Let's break down the optimized solution step by step:

  1. Sort the Array: First, we sort nums in ascending order. This allows us to easily access the smallest and largest elements.
  2. Pair Elements: We pair the smallest element with the largest, the next smallest with the next largest, and so on. For index i (starting from 0), we pair nums[i] with nums[n - 1 - i].
  3. Track the Maximum Pair Sum: For each pair, calculate the sum and keep track of the largest sum we have seen.
  4. Return the Result: After processing all pairs, return the largest sum encountered. This is the minimized maximum pair sum.

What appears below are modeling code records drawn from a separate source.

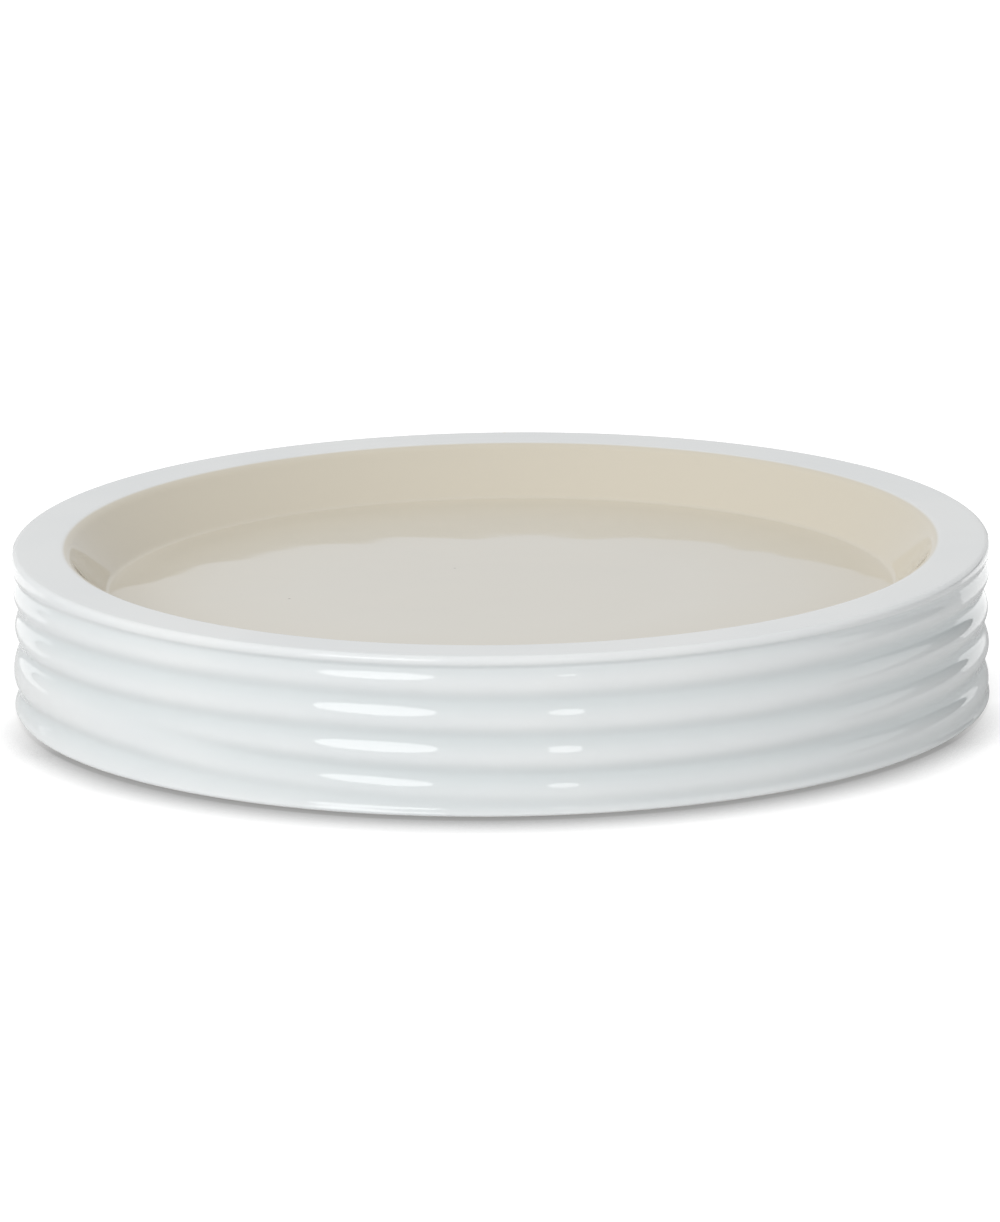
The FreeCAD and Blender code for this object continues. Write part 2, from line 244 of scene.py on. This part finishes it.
# painted shade and warm reflected light: the hollow from just under the lip, strongest in the corner
# between its side and its floor
in_hollow = (section_height > BODY_HEIGHT - HOLLOW_DEPTH - BARE_HEIGHT) & (
    section_reach < MOUTH_RADIUS + MOUTH_ROUND)
corner = eased(1.0 - (FLOOR_RADIUS - section_reach) / HOLLOW_SHADE_BAND)
under_lip = eased((BODY_HEIGHT - section_height) / HOLLOW_SHADE_REACH)
painted_hollow_shade = in_hollow * under_lip * (HOLLOW_SHADE_MIDDLE + (1.0 - HOLLOW_SHADE_MIDDLE) * corner)
mark(body.data, "groove_share", cut / RING_GROOVE_DEPTH, 0.0, 0.0)
mark(body.data, "bare_share", on_ring * 1.0, 0.0, 0.0)
mark(body.data, "hollow_painted_shade_share", painted_hollow_shade, HOLLOW_SHADE_MIDDLE, 0.0)


def linear(hex_colour):
    """An sRGB hex colour as linear red, green, blue and alpha."""
    parts = np.array([int(hex_colour[i:i + 2], 16) for i in (1, 3, 5)]) / 255.0
    curved = ((parts + 0.055) / 1.055) ** 2.4
    return tuple(np.where(parts <= 0.04045, parts / 12.92, curved)) + (1.0,)


def node(tree, kind, settings=None, inputs=None):
    """Add one node. Settings are its properties; an input is a value, or a socket to link."""
    made = tree.nodes.new("ShaderNode" + kind)
    for name, value in (settings or {}).items():
        setattr(made, name, value)
    for name, value in (inputs or {}).items():
        if isinstance(value, bpy.types.NodeSocket):
            tree.links.new(value, made.inputs[name])
        else:
            made.inputs[name].default_value = value
    return made


def new_material(name):
    """An empty material and its node tree."""
    material = bpy.data.materials.new(name)
    material.use_nodes = True
    material.node_tree.nodes.clear()
    return material, material.node_tree


# Colours and grain of the glaze and the fired body. A speck is its seed, its colour, and in
# millimetres the cell that holds one speck and its reach.
GLAZE_DULL = "#DDE0E1"
GLAZE_CLEAR = "#E2E4E4"
GLAZE_POOLED = "#D3D9DA"
# painted shade and warm reflected light for the hollow, darker and warmer than the glaze
HOLLOW_SHADE_COLOUR = "#CFC8B8"
SPECKS = ((0.0, "#8C8A80", 12.0, 0.30), (37.0, "#CFC3A6", 16.0, 0.55))
SPECK_STRENGTH = 0.8
STONEWARE_DARK = "#D9D2C2"
STONEWARE_PALE = "#E6E0D3"
GLAZE_ROUGHNESS = 0.035
STONEWARE_ROUGHNESS = 0.75
GLAZE_IOR = 1.52
CLOUD_SIZE = 28.0 * MM
CLOUD_START = 0.35
CLOUD_END = 0.65
RIPPLE_SIZE = 16.0 * MM
RELIEF_DEPTH = 0.16 * MM
# drawn coarser than the fine grain of fired stoneware, so that it shows
GRAIN_SIZE = 0.7 * MM


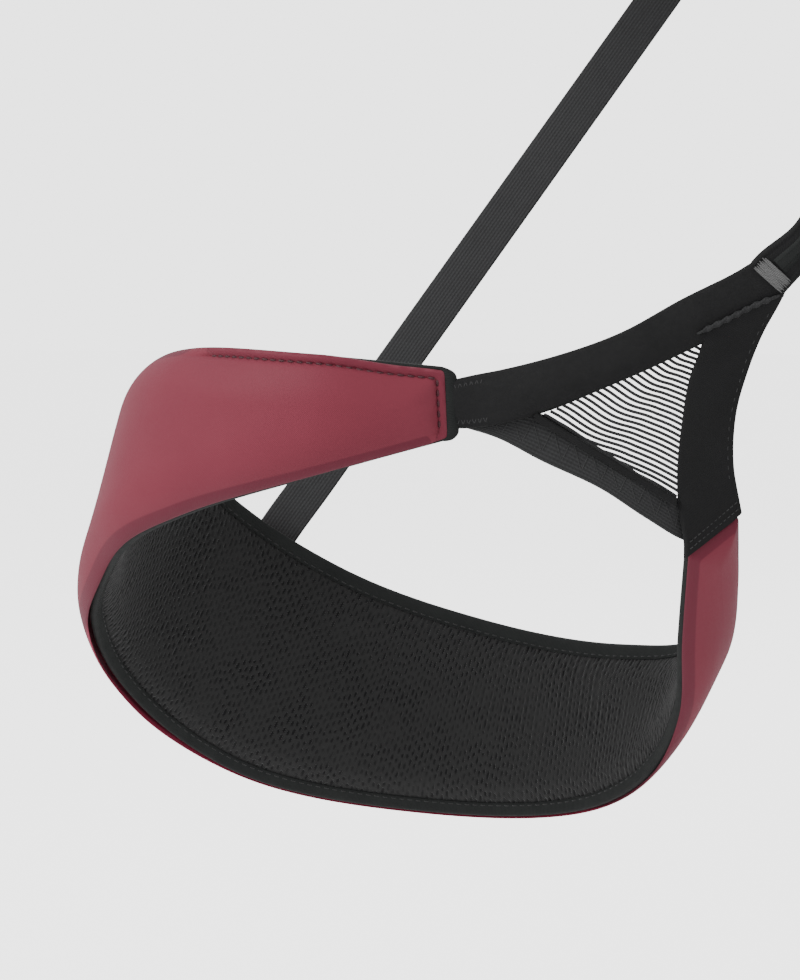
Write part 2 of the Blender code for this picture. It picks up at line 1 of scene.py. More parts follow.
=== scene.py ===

Why does this work? By always pairing the smallest available number with the largest, we "balance out" the sums, avoiding a situation where the largest two numbers combine to create an unavoidably large pair sum.

Example Walkthrough

Let's walk through an example with nums = [3, 5, 2, 3].

  • Step 1: Sort the array.
    Sorted nums: [2, 3, 3, 5]
  • Step 2: Pair smallest with largest.
    - Pair 1: nums[0] + nums[3] = 2 + 5 = 7
    - Pair 2: nums[1] + nums[2] = 3 + 3 = 6
  • Step 3: Find the maximum pair sum.
    The pair sums are 7 and 6. The maximum is 7.
  • Step 4: Return the result.
    The minimized maximum pair sum is 7.

Notice how pairing the largest with the smallest "spreads out" the larger numbers, preventing a single pair from having a much higher sum than the others.

Time and Space Complexity

  • Brute-force Approach: Trying all possible pairings would have factorial time complexity, specifically O((n-1)!!) (double factorial), which is infeasible for large n.
  • Optimized Approach:
    • Time Complexity: Sorting takes O(n \log n), and pairing in a single pass takes O(n). So overall: O(n \log n).
    • Space Complexity: If sorting in-place, the extra space is O(1) (ignoring recursion stack for some languages). If not, it may be O(n) depending on the sort implementation.

Summary

The key insight for minimizing the maximum pair sum is to pair the smallest element with the largest, the second smallest with the second largest, and so on. This approach ensures that the pair sums are as balanced as possible, preventing any one pair from having an excessively large sum. The algorithm is efficient, relying mainly on sorting and a single pass through the array, making it suitable even for large inputs.